Measuring soil moisture and dielectric permittivity in saline environments: Exploring the limits of Complex Dielectric Through Intersections Technology

The electrical properties of materials, specifically dielectric permittivity (ε) and electrical conductivity (σ), are of interest in a wide variety of applications (e.g. agriculture). For example, in porous media such as soil, ε is strongly correlated with water content, and dielectric sensors are routinely employed to measure soil moisture. Soil moisture sensing technologies have been available in the market for decades, including Time Domain Reflectometry (TDR), Impedance Sensors, Capacitance and Frequency Domain Reflectometers (FDR).
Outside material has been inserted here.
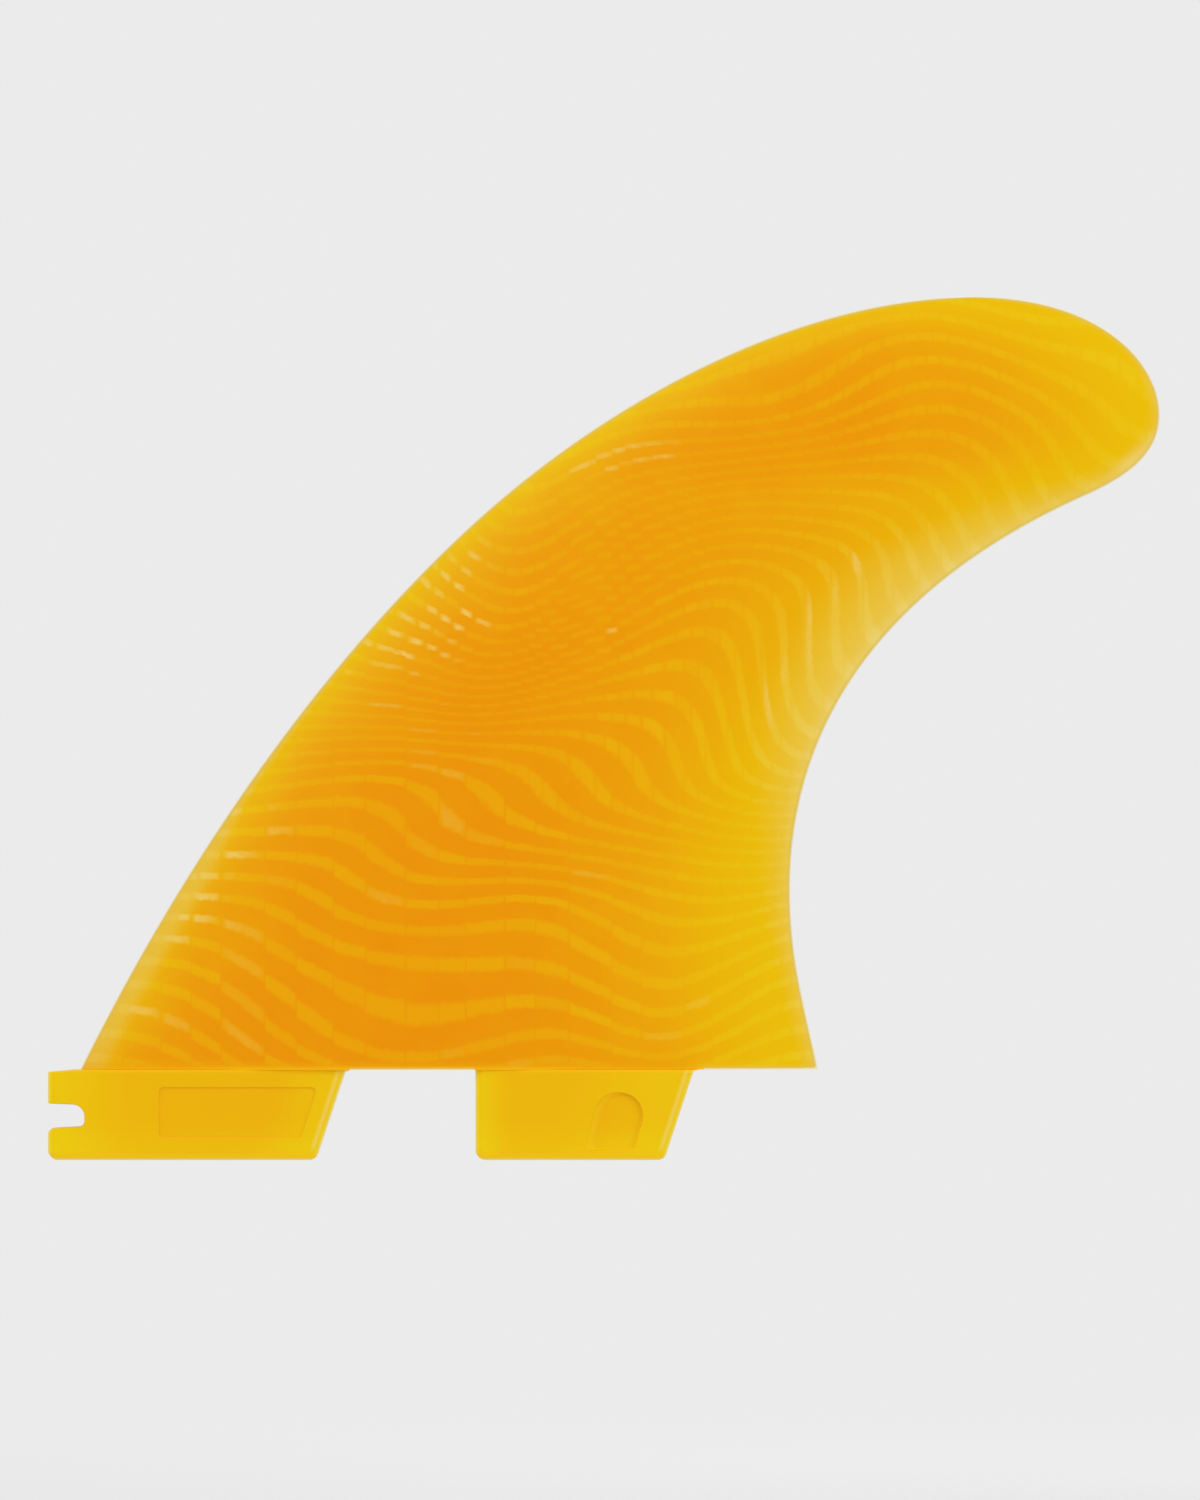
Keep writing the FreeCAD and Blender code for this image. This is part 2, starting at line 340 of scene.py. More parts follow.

These sensors all measure the apparent dielectric permittivity ε_a, which is a function of both the imaginary dielectric permittivity (ε_i) and ε_r. Sensor technology needs to be developed to measure both ε_r and ε_i in order to overcome the impact of salts on water content measurements and take the next technological step forward. A new method, the four-voltmeter method (4VM) is a complex dielectric sensor that determines both the ε_r and ε_i by measuring voltage amplitudes at multiple circuit nodes. The 4VM improves dielectric permittivity measurements under saline conditions by combining multiple independent admittance estimates to account for conductivity-induced errors, avoid loss of sensitivity, and maintain accuracy across a wide range of salinities. The goal of this project is to assess the performance of 4VM in a sandy soil across a range of salinities up to 50 dS/m and assess its true performance.